_Material to process_
○ ○ ○ ○ ○ ○ ○
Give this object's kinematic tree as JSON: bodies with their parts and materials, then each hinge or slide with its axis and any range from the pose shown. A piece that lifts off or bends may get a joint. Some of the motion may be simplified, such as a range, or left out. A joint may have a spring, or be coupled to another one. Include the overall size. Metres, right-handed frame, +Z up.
○ ○ ○ ○ ○ ○ ○
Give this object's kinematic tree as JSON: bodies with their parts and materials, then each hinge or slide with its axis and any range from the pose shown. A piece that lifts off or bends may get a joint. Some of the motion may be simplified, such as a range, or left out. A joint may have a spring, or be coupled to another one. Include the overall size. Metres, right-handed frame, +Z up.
○ ○ ○ ○ ○ ○ ○
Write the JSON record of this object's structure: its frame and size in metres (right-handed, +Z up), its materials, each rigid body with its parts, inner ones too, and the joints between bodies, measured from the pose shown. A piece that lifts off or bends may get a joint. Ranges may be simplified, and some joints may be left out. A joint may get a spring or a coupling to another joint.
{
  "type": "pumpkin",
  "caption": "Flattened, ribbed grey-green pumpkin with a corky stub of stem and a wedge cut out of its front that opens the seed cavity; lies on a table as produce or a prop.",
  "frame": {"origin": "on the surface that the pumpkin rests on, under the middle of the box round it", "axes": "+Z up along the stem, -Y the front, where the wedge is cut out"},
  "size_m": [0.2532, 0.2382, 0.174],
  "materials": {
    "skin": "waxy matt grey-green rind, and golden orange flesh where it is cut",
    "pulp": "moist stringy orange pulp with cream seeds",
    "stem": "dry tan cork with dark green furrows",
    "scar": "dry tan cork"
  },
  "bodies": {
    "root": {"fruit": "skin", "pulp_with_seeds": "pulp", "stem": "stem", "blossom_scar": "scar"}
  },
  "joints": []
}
○ ○ ○ ○ ○ ○ ○
_The request_
For the data above, state how many lines contain "joints"; the number is the whole answer.

_Solution_
2